Idaho GOP’s election suit treading water
BOISE – It’s been a month since the Idaho Republican Party filed a federal lawsuit against the state, attempting to restrict the Republican primary election to registered GOP party members.
But the second step in moving the case forward – formally serving the state with a summons or notice of the lawsuit – has yet to be taken.
The Idaho Republican Party offered different answers on why the summons had not yet been served. One of the party’s lawyers, Charles Crawford Crafts, said the delay is “strategic.” The party’s executive director, Sidney Smith, said it was not “a conscious decision,” and that another of the party’s lawyers, John Sutton, had been out of town in recent weeks.

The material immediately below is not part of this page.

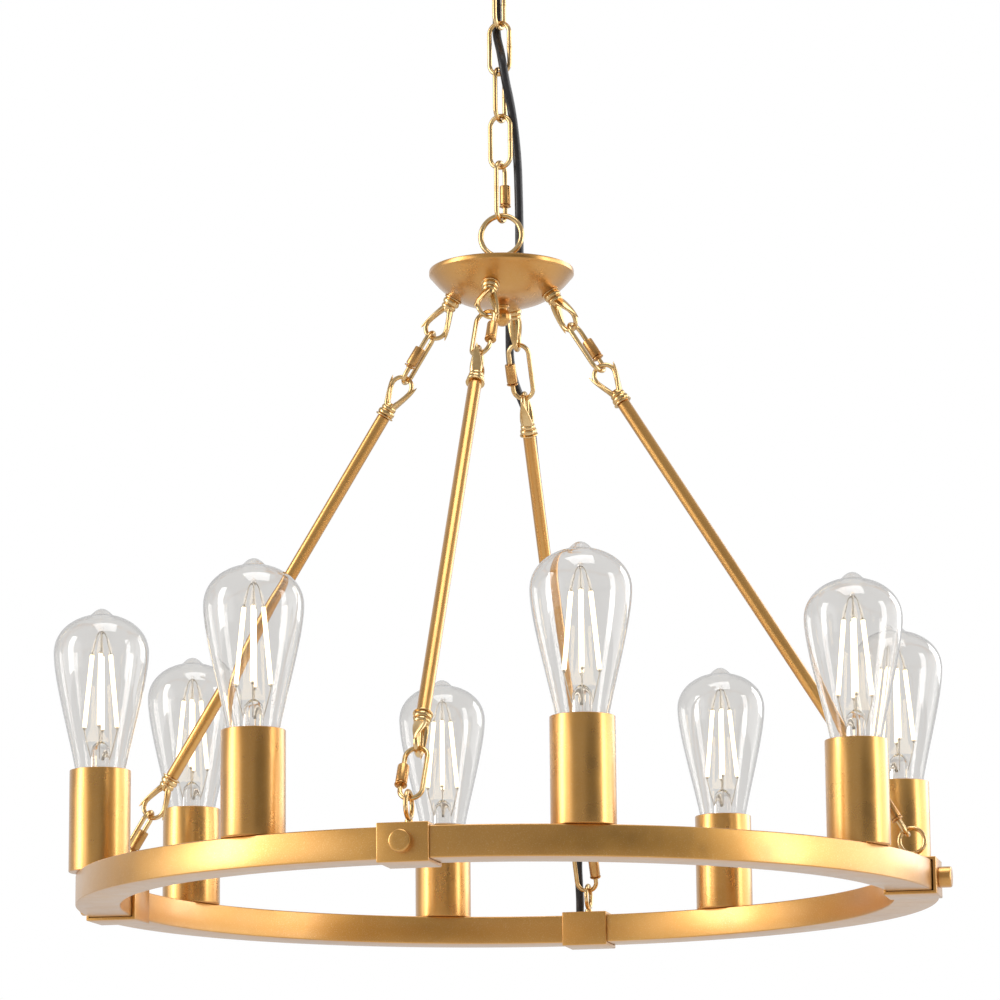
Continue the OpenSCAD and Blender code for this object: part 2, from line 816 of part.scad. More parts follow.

But Rod Beck, who led the push within the party for closed primaries, called the delay “deceitful,” contending party leaders were failing to abide by the resolution that the party adopted in January. That resolution called for the lawsuit to be filed and vigorously pursued if the Idaho Legislature failed to pass a law closing the primary during its 2008 session. The state Senate passed such a bill; the House did not. The session ended April 2.
Beck and other closed primary supporters warned Republican party leaders on Monday that in 10 days they would ask the judge to allow them to intervene in the existing case.
Federal court rules allow a maximum 120 days to pass between filing a lawsuit and serving notice on the respondent. That gives the Republican Party until about Aug. 9 to present the summons to Secretary of State Ben Ysursa, who oversees the state’s elections.
“They wanted to get the complaint filed in a timely fashion,” Crafts said. “The clock was ticking in that we had to get the lawsuit filed within 10 days of the Legislature ending. We know we’re not going to be able to change anything in this primary so for now we’re waiting in the wings, getting everything ready. That was a strategic move.”
Not everyone in the party is buying into the strategy, however.
“Justice delayed is justice denied,” Beck said. “Just filing a lawsuit without a summons does nothing. As a plaintiff you want this thing resolved expeditiously.”
At issue is a fear among some conservative Republicans that Democrats, Independents or other voters could infiltrate the Republican primaries and skew the result by voting for more moderate candidates.
Idaho has had open primaries for the past 36 years, though there have been previous efforts to close them. In 2007, a federal judge rejected a lawsuit brought by Beck, a former Republican state senator, that sought to close the primaries. In his ruling, U.S. District Judge Mikel Williams wrote that Beck and 71 other GOP members who brought the case didn’t represent the party and therefore didn’t have any right to sue.
This time around the lawsuit comes from the entire Idaho Republican Party, its executive committee, state central committee, chairman and executive director. The change was possible because rules were passed during the 2006 state party convention closing the primary and the rules were later officially adopted by the party’s central committee.